At the end of the day The Lost World is a puerile exercise in special effects and tour-de-force direction which concentrates so hard on making each scene as high-impact and memorable as possible that the film on the whole is instantly forgettable, because it barely even registers above the gut, where it is firmly aimed. It is so resolutely vapid that only the saddest and most forgiving type of critic or film buff will accept its environmental politics and family values as worthy of thematic discussion. It is a weak adventure film, an episodic meander from one point of nowhere to another that never comes close to a sense of purpose that any real adventure should have. Its swiping the title of Sir Arthur Conan Doyle's splendid genre novel is merely the final insult, as one longs to see Professor Challenger leap from the jungle and begin bullying these reactive, witless characters into action and come up with some kind of plan for saving themselves other than pure mammalian instinct to run away as fast as possible, climb the nearest tree and hope the danger will pass.

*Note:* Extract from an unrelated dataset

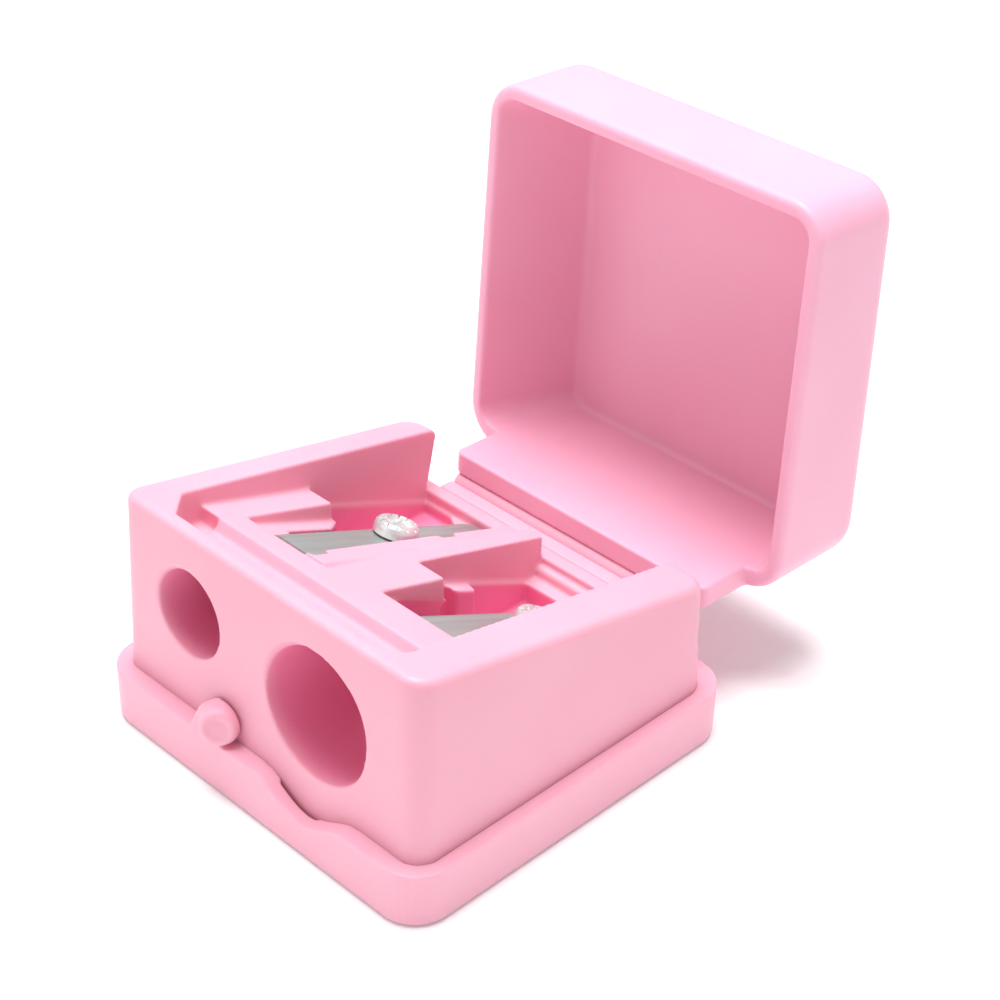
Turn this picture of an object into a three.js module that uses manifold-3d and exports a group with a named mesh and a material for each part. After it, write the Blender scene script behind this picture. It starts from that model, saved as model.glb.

Review by Harvey O'Brien copyright 1997.

Note: The Region 2 DVD was curiously released only in a boxed set with Jurassic Park. This was a canny ploy on the part of Columbia/TriStar Universal, as was the relatively bargain price for a 2 DVD set. The features are reasonable enough, with nice animated menus (do we need them?), a production documentary and lots of promotional bits and pieces including a tacky 'trailer' for Jurassic Park 3 (a couple of generic jungle and storm shots with a logo). The movie doesn't improve with repeated viewing, but the technical qualities of the DVD can't be faulted.